--- Begin ---
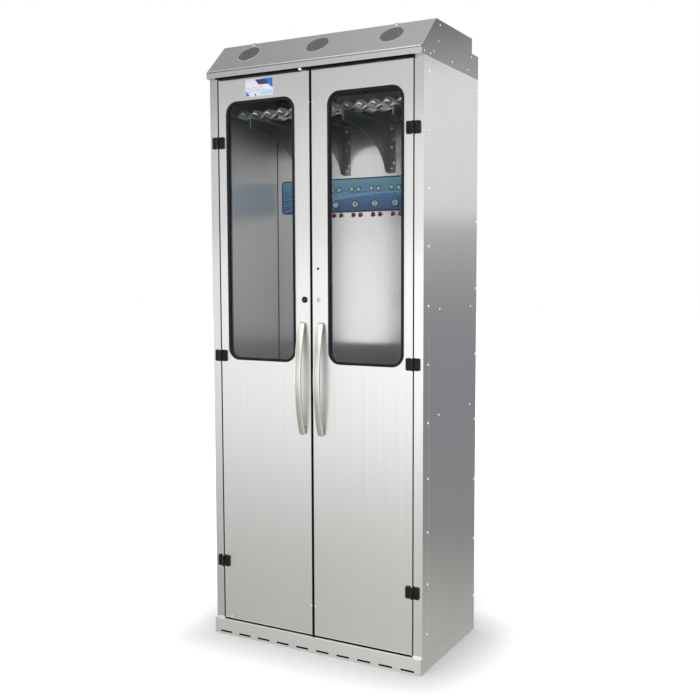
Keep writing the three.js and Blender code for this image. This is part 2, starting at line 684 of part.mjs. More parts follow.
function dryingPanel() {
  const height = PANEL_TOP - PANEL_BOTTOM;
  const middle = (PANEL_TOP + PANEL_BOTTOM) / 2;
  let housing = alongY(roundedRectangle(807, height, 14, 0, middle), PANEL_FACE, BACK_WALL - GAP, 4);
  for (let i = 0; i < CHANNELS; i++) {
    const x = (i - (CHANNELS - 1) / 2) * CHANNEL_PITCH;
    housing = cut(housing, rodY(BUTTON_RADIUS + 0.8, x, PANEL_FACE - 1, PANEL_FACE + 9, BUTTON_Z, 12));
    const button = rodY(BUTTON_RADIUS, x, PANEL_FACE - 2, PANEL_FACE + 6.5, BUTTON_Z, 12);
    piece(`channel_button_${i + 1}`, button, WHITE);
  }
  piece("drying_panel", housing, BLUE);
}

function airSupply() {
  const [first, last] = [fittingXs()[0], fittingXs().at(-1)];
  const stubs = fittingXs().map((x) => rodY(FITTING_RADIUS, x, BACK_WALL - 28, BACK_WALL + 12, FITTING_Z, 6));
  const bar = block(first - 16, last + 16, BACK_WALL + 8, BACK_WALL + 28, FITTING_Z - 12, FITTING_Z + 12);
  piece("air_manifold", join(bar, ...stubs), RED);
  const pumpBack = DEPTH - 2 * SHEET - 2 * GAP;
  const pump = join(
    block(150, 330, pumpBack - 56, pumpBack - 3, 1420, 1560),
    block(140, 340, pumpBack - 8, pumpBack, 1410, 1425),
    rodX(22, 330, 352, pumpBack - 30, 1490, 16),
    rodZ(5, 240, pumpBack - 30, 1555, 1600, 8),
  );
  piece("air_pump", pump, BLACK_PLASTIC);
}

function powerInlet() {
  const box = (halfX, halfZ, y0, y1) =>
    block(INLET_X - halfX, INLET_X + halfX, y0, y1, INLET_Z - halfZ, INLET_Z + halfZ);
  const inlet = cut(
    join(box(24, 17, TOP_BACK + GAP, TOP_BACK + 2.3), box(15, 12, TOP_BACK - 22, TOP_BACK + 1)),
    box(12, 9, TOP_BACK - 15, TOP_BACK + 4),
  );
  const pins = [-7, 0, 7].map((offset) => {
    const [x, z] = [INLET_X + offset, INLET_Z + (offset ? 0 : 4)];
    return block(x - 1, x + 1, TOP_BACK - 18, TOP_BACK, z - 2, z + 2);
  });
  piece("power_inlet", join(inlet, ...pins), BLACK_PLASTIC);
}

plinth();
frontFrame();
sidePanel("left_side_panel", -1);
sidePanel("right_side_panel", 1);
rearPanel();
liners();
floorAndCeiling();
hoodShell();
hoodHinge();
accessPanel();
fans();
hoodLatches();
door("left", -1);
door("right", 1);
lock();
brackets();
scopeRack();
dryingPanel();
airSupply();
powerInlet();

cabinet.position.y = -(DEPTH - HANDLE_REACH) / 2;

export default cabinet;
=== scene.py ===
"""The looks of a stainless steel endoscope drying cabinet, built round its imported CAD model."""

import math

import bmesh
import bpy
from mathutils import Matrix, Vector
from mathutils.geometry import delaunay_2d_cdt


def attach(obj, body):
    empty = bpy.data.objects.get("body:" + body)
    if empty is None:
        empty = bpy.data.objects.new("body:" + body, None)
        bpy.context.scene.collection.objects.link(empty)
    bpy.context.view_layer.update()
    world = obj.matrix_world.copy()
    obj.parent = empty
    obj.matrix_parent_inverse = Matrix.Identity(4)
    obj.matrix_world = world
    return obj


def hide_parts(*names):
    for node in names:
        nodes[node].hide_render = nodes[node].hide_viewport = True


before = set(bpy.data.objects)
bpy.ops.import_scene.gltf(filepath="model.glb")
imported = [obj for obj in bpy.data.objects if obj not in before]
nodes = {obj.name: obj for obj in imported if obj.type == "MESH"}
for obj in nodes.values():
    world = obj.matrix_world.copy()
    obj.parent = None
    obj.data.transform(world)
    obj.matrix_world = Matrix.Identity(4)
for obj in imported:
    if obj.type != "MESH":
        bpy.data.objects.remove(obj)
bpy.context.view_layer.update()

MM = 0.001
DOOR_FACE = -0.235  # the door faces' y in the row frame; drawings below count y from there, in millimetres
BODY_HALF, DOORS_HALF = 457.2, 418.5
REAR_FLANGE, REAR_PANEL = 512, 510.2  # the y of the back's folded edges and of the sheet between them
INNER_WALL = 441  # the y of the wall behind the rack and the drying panel
SILL_Z, LINTEL_Z = 66, 2200  # the doors' lower and upper edges
SLOPE_RUN, SLOPE_RISE = 123, 120
SLOPE_FOOT_Y, SLOPE_FOOT_Z = -21, 2230
SLOPE_ANGLE = math.atan2(SLOPE_RISE, SLOPE_RUN)
SLOPE_LENGTH = math.hypot(SLOPE_RISE, SLOPE_RUN)
LATCH_XS, LATCH_ALONG = (-308, 308), 161
VENT_XS, VENT_ALONG = (-307, 0, 307), 102
VENT_RINGS, HOLE_PITCH, HOLE_RADIUS = 7, 6.85, 3.3
WINDOW_WIDTH, WINDOW_HEIGHT, WINDOW_ROUND = 300, 987, 43
WINDOW_X, WINDOW_Z = 226, 1615.5
HINGE_X, HINGE_Y, HINGE_ZS = 417.75, -7, (300, 1131, 1961)
HANDLE_X, HANDLE_Z = 40.6, 1057.5
LOCK_X, LOCK_Z = 30.6, 1356
BRACKET_XS = (-309, -103, 103, 309)
RACK_PITCH, RACK_WAVES, RACK_BASE = 57.15, 14, 2058.3
CHANNEL_XS = [(i - 3.5) * 91.4 for i in range(8)]
PANEL_FACE, PANEL_Z = 428.9, 1776.5
BUTTON_Z, BUTTON_FACE = 1739, 427
ICON_Z, ICON_ASIDE = 1800, 16
FITTING_Z, FITTING_ASIDE = 1693, 16.5


def place(x, y, z):
    """Cabinet millimetres to row-frame metres."""
    return Vector((x * MM, y * MM + DOOR_FACE, z * MM))


def slope_matrix():
    """x across, y up the hood's slope and z out of it, in millimetres, to the row frame."""
    tilt = Matrix.Rotation(SLOPE_ANGLE, 4, "X")
    return Matrix.Translation(place(0, SLOPE_FOOT_Y, SLOPE_FOOT_Z)) @ tilt @ Matrix.Scale(MM, 4)


CABINET = Matrix.Translation((0, DOOR_FACE, 0)) @ Matrix.Scale(MM, 4)
SLOPE = slope_matrix()


# Materials


def feed(node, key, value):
    """Sets a node's input to a value, or links it to another node's output."""
    if isinstance(value, bpy.types.NodeSocket):
        node.id_data.links.new(value, node.inputs[key])
    else:
        node.inputs[key].default_value = value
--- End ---
▸ **What you need to do**
Please set down the whole listing above without altering a single line.

▸ **Reply**
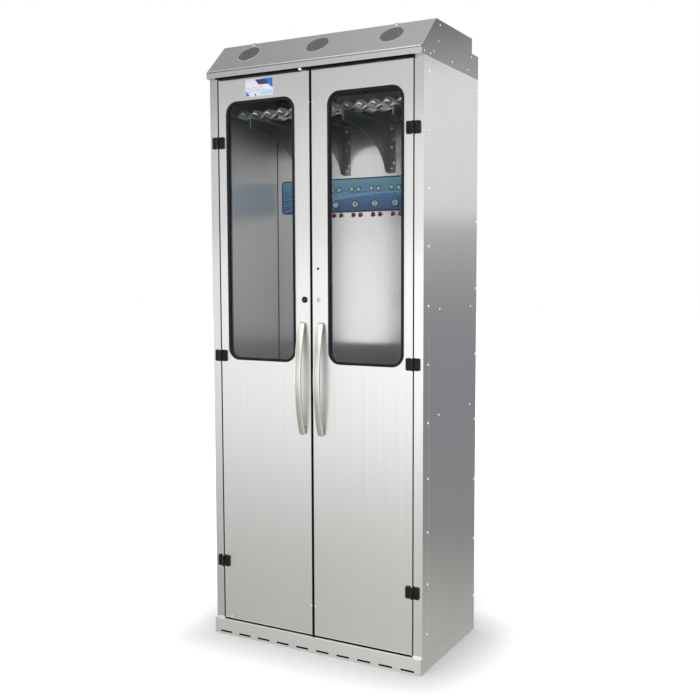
Keep writing the three.js and Blender code for this image. This is part 2, starting at line 684 of part.mjs. More parts follow.
function dryingPanel() {
  const height = PANEL_TOP - PANEL_BOTTOM;
  const middle = (PANEL_TOP + PANEL_BOTTOM) / 2;
  let housing = alongY(roundedRectangle(807, height, 14, 0, middle), PANEL_FACE, BACK_WALL - GAP, 4);
  for (let i = 0; i < CHANNELS; i++) {
    const x = (i - (CHANNELS - 1) / 2) * CHANNEL_PITCH;
    housing = cut(housing, rodY(BUTTON_RADIUS + 0.8, x, PANEL_FACE - 1, PANEL_FACE + 9, BUTTON_Z, 12));
    const button = rodY(BUTTON_RADIUS, x, PANEL_FACE - 2, PANEL_FACE + 6.5, BUTTON_Z, 12);
    piece(`channel_button_${i + 1}`, button, WHITE);
  }
  piece("drying_panel", housing, BLUE);
}

function airSupply() {
  const [first, last] = [fittingXs()[0], fittingXs().at(-1)];
  const stubs = fittingXs().map((x) => rodY(FITTING_RADIUS, x, BACK_WALL - 28, BACK_WALL + 12, FITTING_Z, 6));
  const bar = block(first - 16, last + 16, BACK_WALL + 8, BACK_WALL + 28, FITTING_Z - 12, FITTING_Z + 12);
  piece("air_manifold", join(bar, ...stubs), RED);
  const pumpBack = DEPTH - 2 * SHEET - 2 * GAP;
  const pump = join(
    block(150, 330, pumpBack - 56, pumpBack - 3, 1420, 1560),
    block(140, 340, pumpBack - 8, pumpBack, 1410, 1425),
    rodX(22, 330, 352, pumpBack - 30, 1490, 16),
    rodZ(5, 240, pumpBack - 30, 1555, 1600, 8),
  );
  piece("air_pump", pump, BLACK_PLASTIC);
}

function powerInlet() {
  const box = (halfX, halfZ, y0, y1) =>
    block(INLET_X - halfX, INLET_X + halfX, y0, y1, INLET_Z - halfZ, INLET_Z + halfZ);
  const inlet = cut(
    join(box(24, 17, TOP_BACK + GAP, TOP_BACK + 2.3), box(15, 12, TOP_BACK - 22, TOP_BACK + 1)),
    box(12, 9, TOP_BACK - 15, TOP_BACK + 4),
  );
  const pins = [-7, 0, 7].map((offset) => {
    const [x, z] = [INLET_X + offset, INLET_Z + (offset ? 0 : 4)];
    return block(x - 1, x + 1, TOP_BACK - 18, TOP_BACK, z - 2, z + 2);
  });
  piece("power_inlet", join(inlet, ...pins), BLACK_PLASTIC);
}

plinth();
frontFrame();
sidePanel("left_side_panel", -1);
sidePanel("right_side_panel", 1);
rearPanel();
liners();
floorAndCeiling();
hoodShell();
hoodHinge();
accessPanel();
fans();
hoodLatches();
door("left", -1);
door("right", 1);
lock();
brackets();
scopeRack();
dryingPanel();
airSupply();
powerInlet();

cabinet.position.y = -(DEPTH - HANDLE_REACH) / 2;

export default cabinet;
=== scene.py ===
"""The looks of a stainless steel endoscope drying cabinet, built round its imported CAD model."""

import math

import bmesh
import bpy
from mathutils import Matrix, Vector
from mathutils.geometry import delaunay_2d_cdt


def attach(obj, body):
    empty = bpy.data.objects.get("body:" + body)
    if empty is None:
        empty = bpy.data.objects.new("body:" + body, None)
        bpy.context.scene.collection.objects.link(empty)
    bpy.context.view_layer.update()
    world = obj.matrix_world.copy()
    obj.parent = empty
    obj.matrix_parent_inverse = Matrix.Identity(4)
    obj.matrix_world = world
    return obj


def hide_parts(*names):
    for node in names:
        nodes[node].hide_render = nodes[node].hide_viewport = True


before = set(bpy.data.objects)
bpy.ops.import_scene.gltf(filepath="model.glb")
imported = [obj for obj in bpy.data.objects if obj not in before]
nodes = {obj.name: obj for obj in imported if obj.type == "MESH"}
for obj in nodes.values():
    world = obj.matrix_world.copy()
    obj.parent = None
    obj.data.transform(world)
    obj.matrix_world = Matrix.Identity(4)
for obj in imported:
    if obj.type != "MESH":
        bpy.data.objects.remove(obj)
bpy.context.view_layer.update()

MM = 0.001
DOOR_FACE = -0.235  # the door faces' y in the row frame; drawings below count y from there, in millimetres
BODY_HALF, DOORS_HALF = 457.2, 418.5
REAR_FLANGE, REAR_PANEL = 512, 510.2  # the y of the back's folded edges and of the sheet between them
INNER_WALL = 441  # the y of the wall behind the rack and the drying panel
SILL_Z, LINTEL_Z = 66, 2200  # the doors' lower and upper edges
SLOPE_RUN, SLOPE_RISE = 123, 120
SLOPE_FOOT_Y, SLOPE_FOOT_Z = -21, 2230
SLOPE_ANGLE = math.atan2(SLOPE_RISE, SLOPE_RUN)
SLOPE_LENGTH = math.hypot(SLOPE_RISE, SLOPE_RUN)
LATCH_XS, LATCH_ALONG = (-308, 308), 161
VENT_XS, VENT_ALONG = (-307, 0, 307), 102
VENT_RINGS, HOLE_PITCH, HOLE_RADIUS = 7, 6.85, 3.3
WINDOW_WIDTH, WINDOW_HEIGHT, WINDOW_ROUND = 300, 987, 43
WINDOW_X, WINDOW_Z = 226, 1615.5
HINGE_X, HINGE_Y, HINGE_ZS = 417.75, -7, (300, 1131, 1961)
HANDLE_X, HANDLE_Z = 40.6, 1057.5
LOCK_X, LOCK_Z = 30.6, 1356
BRACKET_XS = (-309, -103, 103, 309)
RACK_PITCH, RACK_WAVES, RACK_BASE = 57.15, 14, 2058.3
CHANNEL_XS = [(i - 3.5) * 91.4 for i in range(8)]
PANEL_FACE, PANEL_Z = 428.9, 1776.5
BUTTON_Z, BUTTON_FACE = 1739, 427
ICON_Z, ICON_ASIDE = 1800, 16
FITTING_Z, FITTING_ASIDE = 1693, 16.5


def place(x, y, z):
    """Cabinet millimetres to row-frame metres."""
    return Vector((x * MM, y * MM + DOOR_FACE, z * MM))


def slope_matrix():
    """x across, y up the hood's slope and z out of it, in millimetres, to the row frame."""
    tilt = Matrix.Rotation(SLOPE_ANGLE, 4, "X")
    return Matrix.Translation(place(0, SLOPE_FOOT_Y, SLOPE_FOOT_Z)) @ tilt @ Matrix.Scale(MM, 4)


CABINET = Matrix.Translation((0, DOOR_FACE, 0)) @ Matrix.Scale(MM, 4)
SLOPE = slope_matrix()


# Materials


def feed(node, key, value):
    """Sets a node's input to a value, or links it to another node's output."""
    if isinstance(value, bpy.types.NodeSocket):
        node.id_data.links.new(value, node.inputs[key])
    else:
        node.inputs[key].default_value = value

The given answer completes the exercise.